The really frightening thing about totalitarianism is not that it commits "atrocities" but that it attacks the concept of objective truth; it claims to control the past as well as the future."

And yet Orwell remained optimistic: "There is some hope . . . that the liberal habit of mind, which thinks of truth as something outside yourself, something to be discovered, and not as something you can make up as you go along, will survive. But I still don't envy the future historian's job."(5)

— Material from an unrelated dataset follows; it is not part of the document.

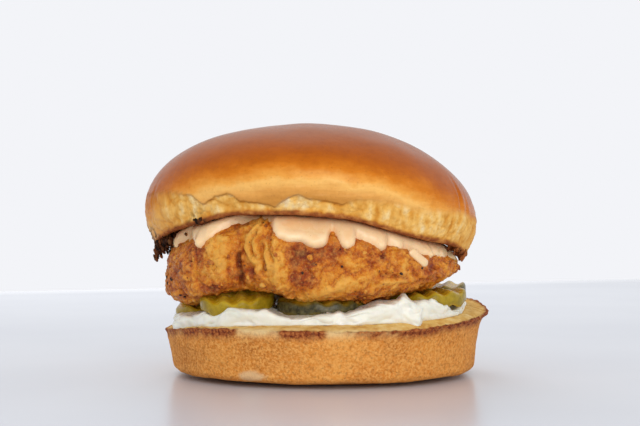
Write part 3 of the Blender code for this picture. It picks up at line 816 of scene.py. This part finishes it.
fillet = {
    "columns": 640,
    "rows": 138,
    "centre": (bunX, -1.2),
    "halfWidth": bunHalfWidth - 7.0,
    "halfDepth": bunHalfDepth - 6.9,
    "planPower": 2.25,
    "powerAbove": 5.9,  # of its section: the higher, the squarer
    "powerBelow": 4.5,
    "halfHeight": 12,
    "underBun": 2.45,  # how far its top lies below the top bun
    "topClearance": 0.035,
    "front": (-6, -22),  # y where what only the front has begins, and where it is full
    "bellyBlur": 2.5,
    "belly": [  # lower face, (x, z)
        (-51, 22.6), (-41, 22.6), (-34, 25.2), (-28, 28.0), (-20, 29.2), (-10, 26.2), (2, 24.4), (14, 24.4),
        (25, 27.0), (36, 29.0), (46, 33.0),
    ],
    "lobes": [  # swellings and hollows: degrees, level, width in degrees, height share, size
        (-118, 0.0, 5, 1.4, -3.0), (-136, -0.1, 13, 0.9, 1.4), (-104, 0.2, 6, 0.7, 0.8),
        (-88, -0.2, 10, 0.6, 1.3), (-62, 0.0, 12, 0.8, 0.9), (-34, 0.3, 8, 0.5, -1.8),
        (-16, 0.1, 8, 0.7, 0.6), (18, -0.1, 11, 0.8, 0.8), (47, 0.0, 6, 1.2, -2.4),
        (76, 0.1, 14, 0.8, 1.4), (104, -0.2, 6, 1.1, -2.2), (131, 0.1, 13, 0.8, 1.5),
        (165, -0.3, 9, 0.6, 1.2), (-172, 0.4, 7, 0.5, -1.2),
    ],
    "knobs": [  # rounder swellings of the front: x, z, half width, half height, size
        (-19, 49.0, 6, 3.5, 1.7), (-47, 30, 4, 4, 0.8),
        (-30.5, 39, 5.5, 8.5, 1.8), (-41, 34, 3.0, 6.0, 0.8), (-12, 37, 3.0, 6.0, 1.2),
        (-3, 33, 5.0, 4.0, -0.7), (9, 30.5, 14, 2.6, 1.2), (18, 36, 7, 3.5, 0.6), (33, 35, 6, 3.0, 0.9),
        (-19, 32, 4.5, 3.5, 0.8), (26, 31, 9, 1.8, -0.6),
    ],
    "ribbons": [  # folded batter: points (x, z), half width, height
        ([(-17.5, 51.6), (-18.4, 48.2), (-21.1, 45.8), (-21.9, 42.7), (-20.8, 39.4), (-19.3, 37.9)],
         0.6, 1.5),
        ([(-14.9, 51.5), (-17.0, 47.9), (-19.4, 45.5), (-19.6, 42.7), (-18.4, 39.5)], 0.5, 1.3),
        ([(-15.7, 43.7), (-16.3, 39.7), (-15.1, 36.1)], 0.5, 1.2),
        ([(-12.9, 45.5), (-13.9, 41.0), (-12.6, 36.5), (-13.4, 33.0)], 0.6, 1.0),
        ([(-23.8, 47.6), (-20.5, 48.6), (-18.0, 48.0)], 0.45, 0.9),
        ([(-6, 26.4), (3, 29.5), (10.6, 32.5), (16, 34.7)], 1.2, 1.0),
        ([(12, 33.5), (20, 31.6), (30, 32.6), (37, 35.0)], 0.8, 0.8),
        ([(-24.3, 40.5), (-24.5, 36), (-23.8, 31)], 0.6, -1.9),
        ([(-18.9, 47.0), (-20.3, 44.0), (-20.3, 41.0)], 0.35, -1.0),
        ([(-17.6, 43.5), (-17.4, 39.5), (-16.8, 36.0)], 0.4, -1.1),
        ([(-14.6, 46.5), (-15.0, 42.5), (-14.0, 38.0)], 0.35, -0.9),
        ([(-20.5, 36.5), (-21.2, 33.0), (-19.8, 30.2)], 0.45, -0.9),
        ([(-44.5, 28.5), (-42, 26)], 0.5, -1.6),
        ([(20, 34.6), (23.5, 33.2)], 0.45, -0.9),
        ([(29, 34.4), (31.0, 32.2)], 0.45, -0.9),
        ([(36.2, 36.0), (36.8, 32.2)], 0.45, -1.0),
    ],
    "crags": 0.95,
    "cragSize": 11,
    "drapes": 0.30,
    "plates": 0.35,
    "plateSize": (6.4, 6.4, 4.6),
    "creases": 0.40,  # between the plates
    "crinkle": 0.36,
    "bubbles": 0.34,
    "bubbleSize": 1.9,
    "nodules": 0.5,
    "noduleSize": 2.5,
    "deepest": 2.4,  # limit of all the relief together
    "underSauce": 0.85,  # how much of the relief the sauce takes away
    "toast": 0.38,  # how brown it is, 0 to 1
    "patches": [  # colour of the front: x, z, half width, half height, darker by
        (-30.5, 39, 5, 8.5, -0.44), (-38, 41, 3.2, 4.0, 0.18), (-43.5, 34, 1.6, 5, 0.22),
        # the narrow patch at x -25 darkens the groove there as painted shade
        (-31, 29.6, 6, 1.6, 0.24), (-36, 30, 7, 4, 0.10), (-25, 37, 1.1, 6, 0.22), (-18, 40, 4.5, 8, -0.26),
        (-48.5, 40, 1.8, 4, -0.3), (-12.3, 38.5, 1.9, 4.5, -0.32), (-3, 40.5, 6, 3.6, 0.32),
        (-6, 33, 4.0, 3.2, 0.30), (-8, 38, 3.5, 3, 0.26), (8, 31, 14, 2.4, -0.24), (5.3, 40.6, 3, 1.6, 0.25),
        (18.9, 39.4, 1.2, 0.9, 0.40), (22, 37.0, 12, 3, -0.06), (18, 33, 6, 2, 0.12), (1, 35.5, 5, 2, -0.16),
        (0, 27.5, 9, 2.2, -0.25), (32, 34, 7, 4, 0.08), (20, 28.5, 12, 1.8, 0.12),
    ],
}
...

Not unexpectedly, but still at enormous cost, Orwell's side won the war. Still unconvinced that his fellow citizens of Europe had lost their appetite for totalitarianism, he devoted his last years, until his death in January 1950, to its satirization (in Animal Farm) and its chilling future manifestation (1984). While Orwell's prognosis was sound, his timing was off. The year 1984, though chosen arbitrarily, just thirty-five years after the novel's publication, wasn't especially auspicious for totalitarianism. What Orwell and his publishers could not have foreseen was that it would be in 2017 that the slogans
would become so frighteningly relevant, and that his prescient novel would become an international best seller all over again.

(1) Jill Abramson, "Alternative history: the dangerous byproduct of fake facts," The Guardian, 8 March 2017.
(2) Joshua Gillin, "Fake news website starts as joke, gains 1 million views within 2 weeks," Politifact, March 9, 2017.
(3) Robert Graves and Alan Hodge, London: Faber & Faber, 1941.
(4) George Orwell, "Looking Back on the Spanish War," 1942.
(5) George Orwell, "As I Please," Tribune, 4 February 1944.